Microstructure evolution and work hardening behaviour during cold deformation of Haynes 214 superalloy

Abstract

Using uniaxial compression tests, the microstructure evolution and work hardening behaviour of Haynes 214 superalloy were investigated in the strain rate range of 0.01–5 s−1. The true strain-stress relationship was formulated based on a modified Tian model. The alloy exhibited a four-stage work hardening response similar to that previously reported for low stacking fault energy (SFE) face-centred cubic alloys. At strain lower of ∼0.07 (stage I), the work hardening rate decreased. At stage II (strain between 0.07 and 0.16), because of dislocation cross-slip, the dislocation movement was difficult, and the rate of work hardening increased. At stage III (strain between 0.16 and 0.48), work hardening showed the second decreasing stage.
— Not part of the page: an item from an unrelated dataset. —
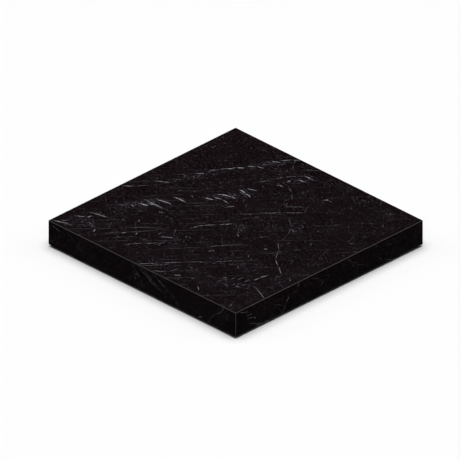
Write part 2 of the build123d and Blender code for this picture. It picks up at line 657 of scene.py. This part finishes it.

This stage was attributed to the appearance of high angle boundaries (HAGBs) as well as deformation twins, which consumed dislocation, relieved stress concentration, changed the crystal orientation, and produced some slip systems in a favourable orientation. When strain was greater than 0.48 (stage IV), as the number of deformation twins increased and they crossed one another, a final, slightly consistent hardening regime was observed. In addition, work hardening behaviour was considerably influenced by the strain rate. The true stress was the highest at medium strain rate of 1 s−1, and the second stage work-hardening rate at this strain rate was also larger than that at other rates, which was related to the generation of deformation twins at a high strain rate of 5 s−1.